# Placement Probability & Gap Analysis Engine

## Project Type:
Machine Learning Based Predictive and Prescriptive System

## Objective:
To predict student placement category (Tier 1, Tier 2, Mass Recruiter, Unplaced) 
and provide actionable improvement guidance using Gap Analysis.

## Core Components:
- Multi-class classification
- Interpretable ML models
- Student profiling
- Gap analysis engine
- Visualization system


In [3]:
import pandas as pd
import numpy as np
import os
import matplotlib.pyplot as plt
import seaborn as sns

from sklearn.model_selection import train_test_split
from sklearn.preprocessing import LabelEncoder, StandardScaler
from sklearn.tree import DecisionTreeClassifier
from sklearn.cluster import KMeans
from sklearn.metrics import accuracy_score, classification_report, confusion_matrix


In [5]:
folders = [
    "data",
    "notebooks",
    "models",
    "src",
    "outputs",
    "visualizations"
]

for folder in folders:
    if not os.path.exists(folder):
        os.makedirs(folder)

print("Project folder structure created successfully.")


Project folder structure created successfully.


In [7]:
data_schema = {
    "CGPA": "Float (0-10)",
    "Backlogs": "Binary (0/1)",
    "Internship_Count": "Integer",
    "Coding_Rating": "Integer (800-2200)",
    "Aptitude_Score": "Integer (0-100)",
    "Target_Class": "Tier_1 / Tier_2 / Mass_Recruiter / Unplaced"
}

pd.DataFrame(data_schema.items(), columns=["Feature", "Description"])


Unnamed: 0,Feature,Description
0,CGPA,Float (0-10)
1,Backlogs,Binary (0/1)
2,Internship_Count,Integer
3,Coding_Rating,Integer (800-2200)
4,Aptitude_Score,Integer (0-100)
5,Target_Class,Tier_1 / Tier_2 / Mass_Recruiter / Unplaced


In [9]:
target_classes = ["Tier_1", "Tier_2", "Mass_Recruiter", "Unplaced"]
target_classes


['Tier_1', 'Tier_2', 'Mass_Recruiter', 'Unplaced']

In [11]:
academic_features = ["CGPA", "Backlogs"]
skill_features = ["Coding_Rating", "Aptitude_Score"]
experience_features = ["Internship_Count"]

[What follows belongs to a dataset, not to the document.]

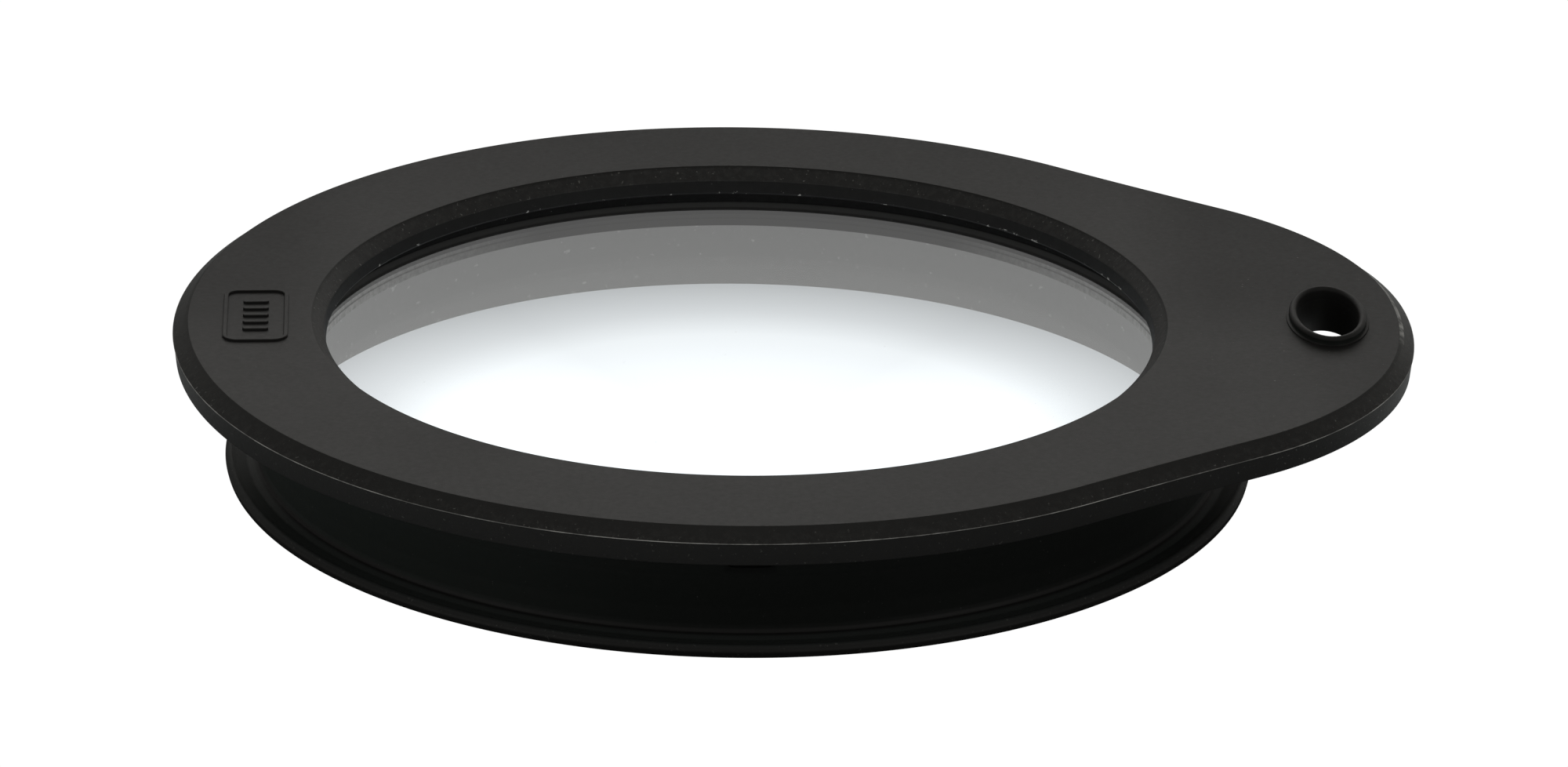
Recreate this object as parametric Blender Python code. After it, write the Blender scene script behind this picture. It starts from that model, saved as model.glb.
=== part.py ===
"""Silicone-rimmed glass lid for a 20 cm bowl.

Two pieces: a one-piece silicone rim (flange, hanging tab with an oval slot,
glass groove, skirt with a flared sealing lip) and the round glass pane that
sits in the rim's groove.

Frame: metres, +Z up, +X from the pane towards the tab's nose.  The origin is
the bottom centre of the lid's own box, on the plane it stands on, so the
ring's axis is the vertical line x = AXIS_X.
"""
import math

import bmesh
import bpy
from mathutils import Matrix, Vector

MM = 0.001

# ---- driving dimensions: millimetres, radii from the ring's axis, --------
# ---- heights (z) from the flange's top -----------------------------------
SEGMENTS = 96              # facets round the rim and the pane
SLOT_SEGMENTS = 40         # facets round the hanging slot
SHARP_ANGLE = 30.0         # edges bent more than this stay sharp, degrees

# plan outline of the flange's flat top
OPENING_R = 83.3           # edge of the top opening
FLANGE_R = 107.1           # flat top's outer edge, round part
NOSE_X = 128.2             # flat top's edge at the tab's nose, from the axis
NOSE_R = 93.2              # gentle curve across the nose
NOSE_HALF_ANGLE = 7.57     # half angle of that curve, degrees
SHOULDER_R = 72.2          # curve from the nose round to the flanks
FLANK_R = 1054.0           # nearly straight, slightly hollow flanks

# flange
FLANGE_T = 6.7             # thickness at the rim
BEVEL_OUT = 2.95           # outer bevel, outwards
BEVEL_DOWN = 2.35          # outer bevel, downwards
DRAFT_OUT = 2.45           # side's lower edge, outwards from the flat top's

# skirt
SKIRT_DEPTH = 31.36        # flange top to the plane the lid stands on
NECK_R = 93.3
LIP_R = 100.4              # sealing lip's largest radius
MOUTH_R = 91.6             # skirt's inner edge at the bottom
STAND_R0, STAND_R1 = 91.9, 93.4   # flat ring that the lid stands on

# glass and its groove
GLASS_R = 87.5
GLASS_T = 3.0
GLASS_TOP = -10.0          # z of the pane's top face
GLASS_CHAMFER = 0.4
GAP = 0.3                  # clearance between the pane and its groove
SIGHT_R = 83.9             # edge of the clear view through the pane

# hanging slot and the bead round it
SLOT_X = 114.5             # slot's centre from the ring's axis
SLOT_A, SLOT_B = 6.0, 12.8       # inner half axes, along X and along Y
SLOT_CUT_SPARE = 4.0       # cutter's reach beyond the flange, above and below
BEAD_W = 2.0               # bead's width at the foot
CROWN_W = 1.5              # and at the crown
BEAD_UP, BEAD_DOWN = 2.0, 0.75   # how far it stands proud, above and below

# shallow pockets in the neck, just under the flange
POCKET_COUNT = 4
POCKET_START = -88.0       # direction of the first pocket, degrees from +X
POCKET_OUTER_R = NECK_R + 4.0    # cutter's outer end, clear of the neck
# from the rounded bottom up: z, half width, radius of the pocket's floor
POCKET_LEVELS = [
    (-15.4, 2.2, 92.8), (-14.9, 3.3, 92.3), (-14.0, 4.2, 91.9),
    (-12.8, 4.5, 91.7), (-7.0, 4.5, 91.7),
]

# where the ring's axis and the flange's top lie in the lid's own frame
AXIS_X = -(NOSE_X - FLANGE_R) / 2.0
TOP_Z = SKIRT_DEPTH

# ---- the rim's section, from the opening over the outside and back --------
# kind, value, z: "r" is a circle of that radius, "o" follows the flange's
# outline, moved outwards by the value
GLASS_BOTTOM = GLASS_TOP - GLASS_T
GROOVE_TOP = GLASS_TOP + GAP
GROOVE_BOTTOM = GLASS_BOTTOM - GAP
RIM_SECTION = [
    # flange: flat top, bevel, side and underside
    ("r", OPENING_R, 0.0),
    ("o", 0.0, 0.0),
    ("o", BEVEL_OUT, -BEVEL_DOWN),
    ("o", DRAFT_OUT, -FLANGE_T),
    ("r", NECK_R + 1.9, -FLANGE_T),
    # neck
    ("r", NECK_R + 0.7, -FLANGE_T - 0.6),
    ("r", NECK_R + 0.25, -9.0),
    ("r", NECK_R, -13.0),
    ("r", NECK_R - 0.1, -18.0),
    ("r", NECK_R + 0.3, -22.5),
    ("r", NECK_R + 1.1, -25.4),
    # flared sealing lip
    ("r", NECK_R + 2.0, -26.2),
    ("r", NECK_R + 3.5, -26.8),
    ("r", LIP_R - 1.8, -26.2),
    ("r", LIP_R - 0.6, -26.8),
    ("r", LIP_R, -28.2),
    ("r", LIP_R - 0.4, -29.2),
    # standing ring and the skirt's inner wall
    ("r", STAND_R1, -SKIRT_DEPTH),
    ("r", STAND_R0, -SKIRT_DEPTH),
    ("r", MOUTH_R, -SKIRT_DEPTH + 0.4),
    ("r", 90.7, -24.0),
    ("r", 90.0, -17.0),
    # ledge under the glass
    ("r", 88.8, -15.6),
    ("r", SIGHT_R + 0.5, -15.5),
    ("r", SIGHT_R, -15.1),
    ("r", SIGHT_R, -13.9),
    ("r", SIGHT_R + 0.25, -13.7),
    # glass groove
    ("r", SIGHT_R + 0.25, GROOVE_BOTTOM),
    ("r", GLASS_R + GAP, GROOVE_BOTTOM),
    ("r", GLASS_R + GAP, GROOVE_TOP),
    ("r", SIGHT_R + 0.05, GROOVE_TOP),
    # hollow above the glass, then the edge that juts into the opening
    ("r", SIGHT_R + 0.25, -9.0),
    ("r", 84.95, -8.0),
    ("r", 84.95, -6.2),
    ("r", 84.6, -5.75),
    ("r", 80.8, -5.3),
    ("r", 80.45, -4.7),
    ("r", 80.8, -2.35),
]

# ---- the bead's section: distance out from the slot's inner wall, z -------
BEAD_LOW = -FLANGE_T - BEAD_DOWN
BEAD_SECTION = [
    (0.0, BEAD_LOW + 0.35),
    (0.0, BEAD_UP - 0.6),
    (0.22, BEAD_UP - 0.15),
    (0.65, BEAD_UP),
    (1.1, BEAD_UP - 0.2),
    (1.33, BEAD_UP - 0.75),
    (CROWN_W, 0.32),
    (BEAD_W, 0.28),
    (BEAD_W, BEAD_LOW + 0.35),
    (BEAD_W - 0.4, BEAD_LOW),
    (0.4, BEAD_LOW),
]


# ---- plan outline: ring, hollow flank, shoulder and nose, tangent arcs ----
def polar_angle(point):
    return math.atan2(point.y, point.x)


def flank_centre(shoulder_centre):
    """Centre of the arc that touches the ring and the shoulder from outside."""
    to_ring = FLANGE_R + FLANK_R
    to_shoulder = SHOULDER_R + FLANK_R
    base = shoulder_centre.length
    along = (to_ring ** 2 - to_shoulder ** 2 + base ** 2) / (2.0 * base)
    across = math.sqrt(to_ring ** 2 - along ** 2)
    direction = shoulder_centre.normalized()
    return along * direction + across * Vector((-direction.y, direction.x))


# the +Y half; the outline is the same on both sides of the X axis
NOSE_CENTRE = Vector((NOSE_X - NOSE_R, 0.0))
NOSE_END_DIR = Vector((math.cos(math.radians(NOSE_HALF_ANGLE)),
                       math.sin(math.radians(NOSE_HALF_ANGLE))))
SHOULDER_CENTRE = NOSE_CENTRE + (NOSE_R - SHOULDER_R) * NOSE_END_DIR
FLANK_CENTRE = flank_centre(SHOULDER_CENTRE)
SHOULDER_END_DIR = (FLANK_CENTRE - SHOULDER_CENTRE).normalized()


def outline_radius(theta, offset):
    """Polar radius of the outline, moved outwards by offset."""
    ray = Vector((math.cos(theta), abs(math.sin(theta))))
    angle = polar_angle(ray)
    nose_end = NOSE_CENTRE + (NOSE_R + offset) * NOSE_END_DIR
    shoulder_end = SHOULDER_CENTRE + (SHOULDER_R + offset) * SHOULDER_END_DIR

    if angle >= polar_angle(FLANK_CENTRE):
        return FLANGE_R + offset
    # side picks the near (-1) or far (+1) crossing of the ray and the circle
    if angle >= polar_angle(shoulder_end):
        centre, radius, side = FLANK_CENTRE, FLANK_R - offset, -1.0
    elif angle >= polar_angle(nose_end):
        centre, radius, side = SHOULDER_CENTRE, SHOULDER_R + offset, 1.0
    else:
        centre, radius, side = NOSE_CENTRE, NOSE_R + offset, 1.0
    along = centre.dot(ray)
    half_chord_sq = along * along - centre.length_squared + radius * radius
    return along + side * math.sqrt(max(half_chord_sq, 0.0))


# ---- rings of points ------------------------------------------------------
def place(x, y, z):
    """Point from the ring's axis and the flange's top, in the lid's frame."""
    return Vector((AXIS_X + x, y, TOP_Z + z)) * MM


def full_turn(count):
    return [2.0 * math.pi * k / count for k in range(count)]


def ellipse(centre_x, half_x, half_y, z, count):
    return [place(centre_x + half_x * math.cos(theta), half_y * math.sin(theta), z)
            for theta in full_turn(count)]


def slot_ring(outwards, z):
    return ellipse(SLOT_X, SLOT_A + outwards, SLOT_B + outwards, z, SLOT_SEGMENTS)


def rim_ring(kind, value, z):
    points = []
    for theta in full_turn(SEGMENTS):
        radius = value if kind == "r" else outline_radius(theta, value)
        points.append(place(radius * math.cos(theta), radius * math.sin(theta), z))
    return points


# ---- mesh, object and material helpers ------------------------------------
def loft(rings, closed):
    """Skin through the rings; closed joins the last to the first, else caps both."""
    bm = bmesh.new()
    count = len(rings[0])
    first = [bm.verts.new(point) for point in rings[0]]
    edges = [bm.edges.new((first[i], first[(i + 1) % count])) for i in range(count)]
    verts = first
    for ring in rings[1:]:
        geom = bmesh.ops.extrude_edge_only(bm, edges=edges)["geom"]
        fresh = {g for g in geom if isinstance(g, bmesh.types.BMVert)}
        edges = [g for g in geom if isinstance(g, bmesh.types.BMEdge)
                 and g.verts[0] in fresh and g.verts[1] in fresh]
        # each new vertex hangs on the old one it was extruded from
        verts = [next(e.other_vert(v) for e in v.link_edges if e.other_vert(v) in fresh)
                 for v in verts]
        for vert, point in zip(verts, ring):
            vert.co = point
    if closed:
        for i in range(count):
            j = (i + 1) % count
            bm.faces.new((verts[i], verts[j], first[j], first[i]))
    else:
        bm.faces.new(verts)
        bm.faces.new(list(reversed(first)))
    bmesh.ops.recalc_face_normals(bm, faces=bm.faces[:])
    return bm


def link_object(bm, name):
    mesh = bpy.data.meshes.new(name)
    bm.to_mesh(mesh)
    bm.free()
    ob = bpy.data.objects.new(name, mesh)
    bpy.context.scene.collection.objects.link(ob)
    return ob


def add_piece(bm, name, mat):
    piece = link_object(bm, name)
    piece.data.materials.append(mat)
    piece.data.shade_smooth()
    piece.data.set_sharp_from_angle(angle=math.radians(SHARP_ANGLE))
    return piece


def add_boolean(piece, bm, name, operation):
    """Combine the piece with a helper object that isn't rendered."""
    tool = link_object(bm, name)
    tool.hide_render = True
    tool.display_type = "WIRE"
    mod = piece.modifiers.new(name, "BOOLEAN")
    mod.operation = operation
    mod.object = tool
    mod.solver = "EXACT"


def material(name, color, roughness, transmission=0.0):
    mat = bpy.data.materials.new(name)
    mat.use_nodes = True
    inputs = mat.node_tree.nodes["Principled BSDF"].inputs
    inputs["Base Color"].default_value = (*color, 1.0)
    inputs["Roughness"].default_value = roughness
    inputs["Transmission Weight"].default_value = transmission
    return mat


def silicone():
    return material("silicone_black", color=(0.045, 0.045, 0.043), roughness=0.55)


def clear_glass():
    return material("clear_glass", color=(0.9, 0.95, 0.95), roughness=0.02, transmission=1.0)


# ---- pieces ---------------------------------------------------------------
def add_slot(rim):
    """Cut the slot through the middle of its bead, then add the bead."""
    middle = BEAD_W / 2.0
    cut = loft([slot_ring(middle, -FLANGE_T - SLOT_CUT_SPARE),
                slot_ring(middle, SLOT_CUT_SPARE)], closed=False)
    add_boolean(rim, cut, "slot_cut", "DIFFERENCE")
    bead = loft([slot_ring(outwards, z) for outwards, z in BEAD_SECTION], closed=True)
    add_boolean(rim, bead, "slot_bead", "UNION")


def pocket_block(degrees):
    """Block with a rounded bottom, turned about the ring's axis."""
    rings = []
    for z, half, floor_r in POCKET_LEVELS:
        corners = [(floor_r, -half), (POCKET_OUTER_R, -half),
                   (POCKET_OUTER_R, half), (floor_r, half)]
        rings.append([place(x, y, z) for x, y in corners])
    bm = loft(rings, closed=False)
    bmesh.ops.rotate(bm, verts=bm.verts[:], cent=(AXIS_X * MM, 0.0, 0.0),
                     matrix=Matrix.Rotation(math.radians(degrees), 3, "Z"))
    return bm


def make_rim():
    bm = loft([rim_ring(*entry) for entry in RIM_SECTION], closed=True)
    rim = add_piece(bm, "silicone_rim", silicone())
    add_slot(rim)
    for k in range(POCKET_COUNT):
        block = pocket_block(POCKET_START + k * 360.0 / POCKET_COUNT)
        add_boolean(rim, block, f"pocket_cut_{k + 1}", "DIFFERENCE")


def make_pane():
    inner_r = GLASS_R - GLASS_CHAMFER
    section = [
        (inner_r, GLASS_BOTTOM),
        (GLASS_R, GLASS_BOTTOM + GLASS_CHAMFER),
        (GLASS_R, GLASS_TOP - GLASS_CHAMFER),
        (inner_r, GLASS_TOP),
    ]
    rings = [ellipse(0.0, radius, radius, z, SEGMENTS) for radius, z in section]
    add_piece(loft(rings, closed=False), "glass_pane", clear_glass())


def clear_scene():
    for ob in list(bpy.data.objects):
        bpy.data.objects.remove(ob, do_unlink=True)


clear_scene()
make_rim()
make_pane()
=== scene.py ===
"""Looks of a silicone-rimmed glass lid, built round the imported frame.

The lid lies flat with its top up (+Z).  The ring's axis is at x = AXIS_X, y = 0; the tab with
its slot points along +X, the viewer is at -Y.  Sections are in mm: radii from the axis,
heights from the flange's flat top.  "Inner" is towards the axis.
"""
import math
from functools import reduce
from types import SimpleNamespace

import bmesh
import bpy
import numpy as np
from mathutils import Matrix, Vector


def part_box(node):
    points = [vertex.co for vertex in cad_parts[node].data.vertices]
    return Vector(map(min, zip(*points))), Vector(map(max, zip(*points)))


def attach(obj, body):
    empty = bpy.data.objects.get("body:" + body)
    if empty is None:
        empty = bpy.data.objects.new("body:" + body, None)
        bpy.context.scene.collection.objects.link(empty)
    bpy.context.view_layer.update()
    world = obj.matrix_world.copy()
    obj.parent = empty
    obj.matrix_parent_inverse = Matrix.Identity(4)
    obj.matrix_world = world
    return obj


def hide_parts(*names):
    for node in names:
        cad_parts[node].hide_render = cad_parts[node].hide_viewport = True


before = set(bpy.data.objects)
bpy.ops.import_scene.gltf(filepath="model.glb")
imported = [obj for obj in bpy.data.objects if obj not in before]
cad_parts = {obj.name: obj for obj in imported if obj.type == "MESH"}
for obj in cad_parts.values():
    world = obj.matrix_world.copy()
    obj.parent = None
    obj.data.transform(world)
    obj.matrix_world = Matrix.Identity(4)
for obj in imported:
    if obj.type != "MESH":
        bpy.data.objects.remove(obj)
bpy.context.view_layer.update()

# ---------------------------------------------------------------- dimensions
MM = 0.001
PANE_SINK = 10.0                               # the pane's top below the flange's top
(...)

all_features = academic_features + skill_features + experience_features
all_features


['CGPA', 'Backlogs', 'Coding_Rating', 'Aptitude_Score', 'Internship_Count']

## Project Pipeline

1. Data Generation
2. Data Preprocessing
3. Feature Engineering
4. Model Training
5. Model Evaluation
6. Prediction System
7. Gap Analysis Engine
8. Visualization
9. Result Interpretation


In [15]:
model_strategy = {
    "Primary_Model": "Decision Tree Classifier",
    "Secondary_Model": "Logistic Regression",
    "Profiling_Model": "K-Means Clustering",
    "Prediction_Type": "Multi-Class Classification",
    "Evaluation_Focus": "Recall for Unplaced Class",
    "System_Type": "Decision Support System"
}

pd.DataFrame(model_strategy.items(), columns=["Component", "Design Choice"])


Unnamed: 0,Component,Design Choice
0,Primary_Model,Decision Tree Classifier
1,Secondary_Model,Logistic Regression
2,Profiling_Model,K-Means Clustering
3,Prediction_Type,Multi-Class Classification
4,Evaluation_Focus,Recall for Unplaced Class
5,System_Type,Decision Support System


In [17]:
project_config = {
    "project_name": "Placement Probability & Gap Analysis Engine",
    "domain": "Machine Learning",
    "type": "Predictive + Prescriptive",
    "classes": target_classes,
    "features": all_features,
    "primary_model": "Decision Tree",
    "evaluation_metric": "Recall",
    "gap_analysis": True
}

import json
with open("project_config.json", "w") as f:
    json.dump(project_config, f, indent=4)

print("Project configuration saved.")


Project configuration saved.